Melin, J., Hedsten, K., Magnusson, A., Karlén, D., Rödjegård, H., Persson, K., Bengtsson, J., Enoksson, P., & Nikolajeff, F. (2005). Microreplication in a silicon processing compatible polymer material. Journal of Micromechanics and Microengineering, 15(7), S116–S121. https://doi.org/10.1088/0960-1317/15/7/017

Cho, S. H., Godin, J., & Lo, Y.-H. (2009). Optofluidic waveguides in Teflon AF–coated PDMS microfluidic channels. IEEE Photonics Technology Letters, 21(15), 1057–1059. https://doi.org/10.1109/LPT.2009.2022276

Yang, M. K., French, R. H., & Tokarsky, E. W. (2008). Optical properties of Teflon® AF amorphous fluoropolymers. Journal of Micro/Nanolithography, MEMS, and MOEMS, 7(3), 033010. https://doi.org/10.1117/1.2965541

Karre, S. (2009). Direct electron-beam patterning of Teflon-AF and its application to optical waveguiding (Master’s thesis, University of Kentucky). University of Kentucky UKnowledge. https://uknowledge.uky.edu/gradschool_theses/634

Koike, Y., Asai, M., & Yamazato, T. (2011). Progress in low-loss and high-bandwidth plastic optical fibers and their application to short-reach networks. Journal of Polymer Science Part B: Polymer Physics, 49(12), 818–831. https://doi.org/10.1002/polb.22170

Frequently Asked Questions (FAQs)

What makes fluoropolymers attractive for optical interposers?

They have a refractive index close to optical fibers, which reduces coupling loss, and they are transparent across telecom bands (Yang et al., 2008).

Have CYTOP and Teflon AF been used in photonics before?

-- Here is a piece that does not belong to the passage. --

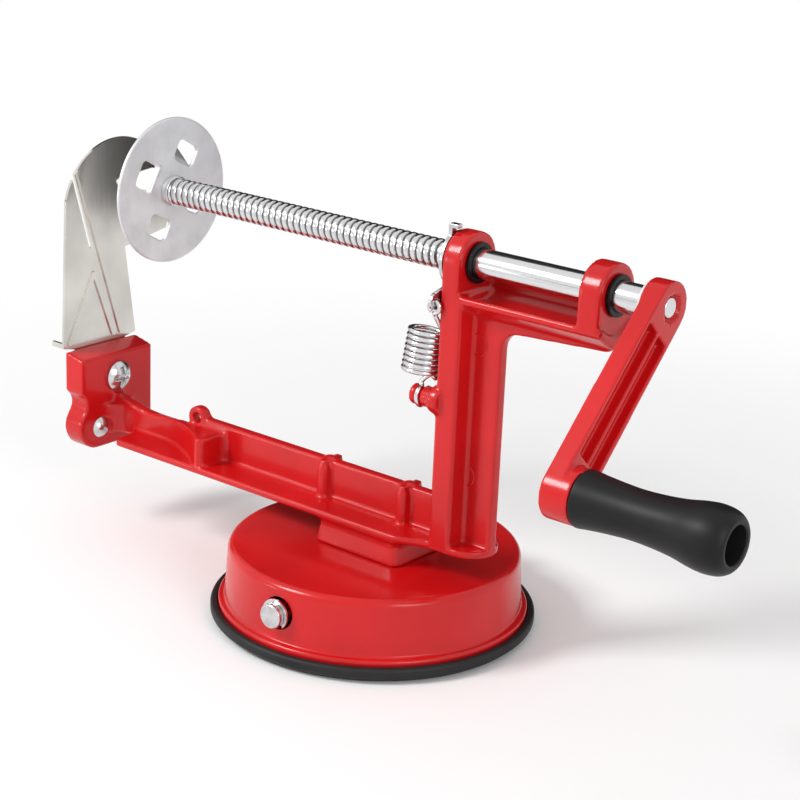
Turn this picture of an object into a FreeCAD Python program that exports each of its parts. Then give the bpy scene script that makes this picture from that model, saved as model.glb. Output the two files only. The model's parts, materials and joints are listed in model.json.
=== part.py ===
import FreeCAD, Part
import math
import os
import re
import Sketcher

# Tornado potato cutter: a cast C-shaped frame on a suction base.  A threaded rod
# with a crank pushes and turns a potato against an upright blade plate.
#
# Frame: +X from the blade towards the crank, +Z up, origin at the centre of the
# suction pad's foot.  All lengths are in millimetres.

SIZES = [
    # Suction pad
    ("pad_radius", 52.5, "outer radius of the rubber pad"),
    ("pad_height", 4.9, "height of the pad's rim"),
    ("pad_seat_height", 3.9, "height of the seat that the housing rests on"),
    ("pad_dish", 0.8, "depth of the ring-shaped hollow under the pad"),
    ("pad_middle_radius", 12.0, "radius of the flat middle under the pad"),
    ("pad_foot_width", 9.0, "width of the ring that touches the table"),
    ("pad_low_round", 2.2, "rounding of the rim's lower edge"),
    ("pad_high_round", 1.2, "rounding of the rim's upper edge"),
    # Base housing
    ("seat_gap", 0.3, "gap between parts that rest on each other"),
    ("housing_height", 20.8, "height of the housing above its seat"),
    ("pad_rim_width", 2.5, "pad beyond the housing's flange"),
    ("housing_flange_thickness", 2.4, "thickness of that flange"),
    ("housing_flange_reach", 2.0, "flange beyond the housing's wall"),
    ("housing_draft", 1.0, "wall radius lost from the flange to the top"),
    ("housing_wall", 2.5, "wall and top plate thickness"),
    ("housing_edge_round", 2.2, "rounding of the top edge"),
    ("housing_boss_radius", 7.0, "radius of the shaft bosses inside the wall"),
    ("housing_boss_length", 7.0, "reach of the shaft bosses inwards"),
    # Cam shaft, stud and lever
    ("cam_shaft_x", 1.6, "shaft axis along X"),
    ("cam_shaft_drop", 9.2, "shaft axis below the top of the housing"),
    ("cam_shaft_radius", 3.95, "shaft radius"),
    ("cam_shaft_overhang", 3.5, "shaft end beyond the housing wall"),
    ("cam_throw", 1.8, "offset of the crank pin that lifts the stud"),
    ("cam_pin_radius", 3.2, "radius of the crank pin"),
    ("cam_pin_overlap", 1.5, "crank pin beyond the stud on each side"),
    ("stud_radius", 7.0, "radius of the stud"),
    ("stud_cap", 1.5, "material above the stud's window"),
    ("stud_foot_radius", 13.0, "radius of the stud's foot"),
    ("stud_foot_height", 2.0, "height of the stud's foot"),
    ("lever_thickness", 3.0, "thickness of the suction lever"),
    ("lever_hub_radius", 5.6, "radius of the lever's hub"),
    ("lever_tip_radius", 4.0, "radius of the lever's tip"),
    ("lever_length", 38.0, "distance from hub to tip"),
    ("lever_droop", 7.0, "angle of the resting lever below level, degrees"),
    ("lever_seat_radius", 2.9, "shaft spigot that carries the lever"),
    ("clip_radius", 4.9, "outer radius of the retaining clip"),
    ("clip_thickness", 1.0, "thickness of the retaining clip"),
    ("clip_groove_depth", 0.8, "depth of the clip's groove"),
    # Clearances
    ("running_clearance", 0.06, "radial clearance of a shaft in its bore"),
    ("moving_gap", 0.3, "gap beside parts that move past each other"),
    # Frame: pedestal, beam and ribs
    ("pedestal_left", -15.0, "left face of the pedestal"),
    ("pedestal_right", 19.5, "right face of the pedestal"),
    ("pedestal_height", 8.2, "height of the beam's underside above the housing"),
    ("pedestal_corner", 3.0, "corner rounding of the pedestal"),
    ("pedestal_draft", -12.0, "lean of the pedestal's sides, degrees"),
    ("pedestal_flare", 2.2, "height of the flare below the flange"),
    ("pedestal_flare_lean", 30.0, "lean of the flare's sides, degrees"),
    ("beam_half_width", 13.5, "half width of the beam's flange"),
    ("beam_flange", 2.6, "thickness of the beam's flange"),
    ("beam_left", -106.5, "left end of the flange"),
    ("beam_right", 18.0, "where the flange starts to round off"),
    ("web_half", 2.0, "half thickness of the web"),
    ("web_height", 15.0, "top of the web above the beam's underside"),
    ("web_left_height", 10.3, "top of the web between the eye and the block"),
    ("web_rise_from", -97.0, "where the web starts to rise to the blade block"),
    ("web_rise", 3.6, "rise of the web up to the blade block"),
    ("web_fillet", 7.0, "hollow corner between the web and the blade block"),
    ("gusset_right", -65.5, "end face of the gusset"),
    ("gusset_fillet", 2.6, "hollow corner between that face and the web"),
    ("gusset_nose", 3.0, "rounding of the gusset's front edge"),
    ("gusset_left", -104.0, "where the gusset leaves the web"),
    ("gusset_height", 12.4, "top of the gusset above the beam's underside"),
    ("gusset_sweep", 46.0, "radius of the gusset's hollow face"),
    ("ear_x", -78.9, "centre of the eye above the gusset"),
    ("ear_rise", 14.4, "centre of the eye above the beam's underside"),
    ("ear_radius", 4.0, "radius of the eye"),
    ("ear_hole_radius", 1.7, "hole in the eye"),
    ("rib_first_x", -19.8, "first rib"),
    ("rib_spacing", 32.9, "distance between the ribs"),
    ("rib_thickness", 3.0, "thickness of a rib"),
    ("rib_reach", 2.6, "rib beyond the web's face"),
    # Frame: upright, bosses and arm
    ("upright_left", 28.3, "left face of the upright"),
    ("upright_thickness", 7.7, "thickness of the upright's flange"),
    ("upright_web_right", 46.2, "outer edge of the upright's web"),
    ("boss_radius", 9.3, "radius of both rod bosses and half width of the upright"),
    ("front_boss_length", 6.4, "length of the front boss"),
    ("rear_boss_left", 76.4, "left face of the rear boss"),
    ("rear_boss_length", 7.3, "length of the rear boss"),
    ("arm_right", 85.0, "end of the arm"),
    ("arm_lip_drop", 8.8, "lips of the arm below the rod's axis"),
    ("arm_lip_thickness", 1.9, "width of the arm's lips"),
    ("arm_trough_radius", 11.5, "trough of the arm about the rod's axis"),
    ("arm_keel_drop", 15.5, "where the trough meets the web, below the axis"),
    ("arm_web_drop", 18.5, "lower edge of the arm's web below the axis"),
    ("arm_web_rise", 1.8, "rise of that edge towards the end"),
    ("inner_corner", 6.0, "corner between the upright's and the arm's webs"),
    # Blade block and blade plate
    ("block_right", -119.7, "inner face of the blade block"),
    ("block_thickness", 8.9, "thickness of the blade block"),
    ("block_half_width", 16.5, "half width of the blade block"),
    ("block_top", 63.2, "top of the blade block above the table"),
    ("block_top_slope", 1.9, "fall of the block's top towards the beam"),
    ("block_waist_top", 49.0, "upper end of the block's waist"),
    ("block_waist_bottom", 41.2, "lower end of the block's waist"),
    ("block_lobe_radius", 8.2, "radius of the block's lower lobe"),
    ("block_lobe_y", 9.0, "centre of the lobe beside the middle"),
    ("block_lobe_z", 36.3, "centre of the lobe above the table"),
    ("block_waist_radius", 5.0, "radius of the waist's hollow"),
    ("plate_thickness", 1.0, "thickness of the blade plate"),
    ("plate_foot_half_width", 12.0, "half width of the plate's foot"),
    ("plate_foot_bottom", 30.8, "lower edge of the blade plate"),
    ("plate_shoulder", 64.0, "where the plate leaves the block"),
    ("plate_left_y", -16.9, "left edge of the plate at the shoulder"),
    ("plate_right_y", 17.0, "right edge of the plate at the shoulder"),
    ("head_radius", 25.0, "radius of the plate's head"),
    ("head_y", 9.3, "centre of the head beside the rod's axis"),
    ("head_drop", 13.7, "centre of the head below the rod's axis"),
    ("head_left_y", -15.1, "left edge of the plate below the head"),
    ("neck_right_y", 12.1, "right edge of the neck below the head"),
    ("neck_right_drop", 28.0, "where the neck meets the head"),
    ("slit_width", 1.3, "width of the slit in front of the cutting edge"),
    ("slit_length", 26.4, "length of the slit"),
    ("slit_y", -7.9, "slit beside the rod's axis"),
    ("slit_lean", 16.6, "lean of the slit, degrees"),
    ("ridge_width", 1.5, "width of the plate's stiffening ridges"),
    ("ridge_height", 0.6, "height of those ridges"),
    ("blade_ridge_top_y", -9.7, "upper end of the ridge beside the slit"),
    ("blade_ridge_low_y", 9.6, "lower end of that ridge"),
    ("fork_y", -2.9, "meeting point of the forked ridge beside the rod"),
    ("fork_drop", 35.1, "that point below the rod's axis"),
    ("fork_left_y", -14.4, "lower end of the fork's left leg"),
    ("fork_right_y", 6.0, "lower end of the fork's right leg"),
    ("plate_tab_length", 5.0, "reach of the tab bent back at the plate's side"),
    ("plate_tab_height", 1.8, "height of that tab"),
    ("blade_screw_z", 53.0, "height of the blade screw"),
    ("rivet_y", 8.0, "rivets beside the middle"),
    ("rivet_z", 35.6, "height of the rivets"),
    # Rod, pusher disc and its fixing
    ("rod_height", 124.0, "rod axis above the table"),
    ("rod_radius", 4.58, "outside radius of the rod and its thread"),
    ("rod_end_x", 101.3, "crank end of the rod"),
    ("rod_spigot_radius", 3.0, "spigots at both ends of the rod"),
    ("bush_wall", 0.9, "wall of the rod bushes"),
    ("bush_flange_radius", 6.2, "flange radius of the rod bushes"),
    ("bush_flange", 1.3, "flange thickness of the rod bushes"),
    ("disc_x", -93.4, "middle of the pusher disc"),
    ("disc_radius", 24.4, "radius of the pusher disc"),
    ("disc_thickness", 1.2, "thickness of the pusher disc"),
    ("disc_window_width", 9.2, "width of the windows punched in the disc"),
    ("disc_window_depth", 7.2, "size of the windows along the radius"),
    ("disc_window_corner", 2.0, "corner rounding of the windows"),
    ("disc_window_pitch", 13.3, "windows from the middle of the disc"),
    ("disc_window_turn", 62.0, "angle of the first window, degrees"),
    ("prong_length", 16.5, "length of the prongs"),
    ("prong_width", 8.4, "width of the prongs at the disc"),
    ("prong_tip", 2.4, "width of the prongs at their tips"),
    ("collar_radius", 5.2, "radius of the collar behind the disc"),
    ("collar_length", 2.4, "length of that collar"),
    ("nut_flats", 9.0, "flats of the nuts"),
    ("nut_height", 3.2, "height of the nuts"),
    ("washer_radius", 7.0, "radius of the thrust washer"),
    ("washer_thickness", 0.8, "thickness of the thrust washer"),
    # Feed lever and spring
    ("feed_plate_thickness", 1.3, "thickness of the feed lever"),
    ("feed_plate_radius", 8.8, "radius of the feed lever about the rod"),
    ("feed_pivot_y", 5.6, "pivot beside the rod's axis"),
    ("feed_pivot_drop", 16.0, "pivot below the rod's axis"),
    ("feed_pivot_radius", 1.8, "radius of the pivot screw"),
    ("feed_lobe_radius", 3.6, "radius of the lever about its pivot"),
    ("feed_slot_y", -2.9, "end of the lever's slot beside the rod"),
    ("feed_slot_drop", 1.2, "end of the lever's slot below the rod"),
    ("feed_ear_y", -10.4, "spring hole beside the rod's axis"),
    ("feed_ear_drop", 11.4, "spring hole below the rod's axis"),
    ("feed_ear_radius", 2.6, "radius of the ear about the spring hole"),
    ("feed_ear_hole", 1.1, "radius of the spring hole"),
    ("feed_tab_left", -4.6, "left edge of the thumb tab"),
    ("feed_tab_width", 4.6, "width of the thumb tab"),
    ("feed_tab_height", 11.2, "top of the thumb tab above the rod's axis"),
    ("feed_tab_reach", 3.4, "reach of the bent thumb tab"),
    ("peg_y", -7.5, "spring peg beside the middle"),
    ("peg_drop", 42.5, "spring peg below the rod's axis"),
    ("peg_radius", 3.3, "radius of the spring peg"),
    ("peg_length", 9.3, "length of the spring peg"),
    ("peg_shoulder_radius", 4.4, "radius of the peg's shoulder on the upright"),
    ("peg_shoulder_length", 1.6, "length of that shoulder"),
    ("peg_groove_radius", 2.3, "radius of the peg's groove"),
    ("peg_groove_width", 1.9, "width of the peg's groove"),
    ("peg_groove_from", 5.1, "groove from the upright's face"),
    ("spring_radius", 5.7, "mean radius of the spring's coil"),
    ("spring_wire", 0.75, "radius of the spring's wire"),
    ("spring_low_drop", 33.8, "lower end of the coil below the rod's axis"),
    ("spring_low_x", 20.6, "lower end of the coil along X"),
    ("spring_low_y", -6.0, "lower end of the coil along Y"),
    ("spring_high_x", 21.5, "upper end of the coil along X"),
    ("spring_high_y", -5.0, "upper end of the coil along Y"),
    ("spring_rise", 13.76, "rise of the coil from end to end"),
    # Crank and grip
    ("crank_angle", 45.0, "angle of the crank from straight down, degrees"),
    ("crank_throw", 61.0, "grip axis from the rod's axis"),
    ("crank_hub_x", 95.2, "inner face of the crank's hub"),
    ("crank_hub_length", 6.6, "length of the crank's hub"),
    ("crank_arm_thickness", 5.8, "thickness of the crank's arm"),
    ("crank_hub_radius", 7.6, "radius of the crank's hub"),
    ("crank_foot_radius", 8.0, "radius of the crank's foot"),
    ("crank_foot_length", 3.2, "foot boss beyond the arm's face"),
    ("crank_rim", 1.3, "width of the arm's rims and ridge"),
    ("crank_channel_depth", 1.7, "depth of the arm's channels"),
    ("grip_neck_radius", 8.2, "radius of the grip at the crank"),
    ("grip_waist_radius", 6.9, "radius of the grip's waist"),
    ("grip_swell_radius", 7.8, "radius where the bulb begins"),
    ("grip_bulb_radius", 9.3, "largest radius of the grip"),
    ("grip_end_radius", 6.9, "radius of the grip's end face"),
    ("grip_waist_at", 17.0, "waist from the grip's near end"),
    ("grip_swell_at", 30.0, "start of the bulb from the near end"),
    ("grip_bulb_at", 39.6, "bulb from the near end"),
    ("grip_length", 46.2, "length of the grip"),
    ("grip_recess_radius", 5.4, "radius of the recess in the grip's end"),
    ("grip_recess_depth", 13.0, "depth of that recess"),
    ("axle_radius", 3.2, "radius of the grip's axle"),
    ("axle_head_radius", 4.6, "radius of the axle's head"),
    ("axle_head_height", 2.6, "height of the axle's head"),
    # Small screws
    ("screw_radius", 2.0, "shank radius of the screws"),
    ("screw_head_radius", 3.6, "head radius of the frame and lever screws"),
    ("screw_head_height", 2.3, "head height of those screws"),
    ("frame_screw_inset", 4.0, "frame screws from the pedestal's ends"),
    ("frame_screw_depth", 8.0, "frame screws into the pedestal"),
    ("lever_screw_depth", 7.0, "lever screw into the shaft"),
    ("blade_screw_head_radius", 5.4, "head radius of the blade screw"),
    ("blade_screw_head_height", 3.4, "head height of the blade screw"),
    ("rivet_head_radius", 3.7, "head radius of the rivets"),
    ("rivet_head_height", 2.0, "head height of the rivets"),
]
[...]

Yes. Studies since the 1990s demonstrated their use in waveguides, claddings, and biosensing (Hanada et al., 2010; Leosson & Agnarsson, 2012).

What is CyclAFlor and how is it different?

CyclAFlor is a family of next-generation amorphous fluoropolymers that seeks to improve on legacy AFPs with customizable properties optimized for specific applications.

Will fluoropolymers replace silicon nitride or glass?

Unlikely. They are better viewed as complementary — filling roles where fiber coupling and low index are critical.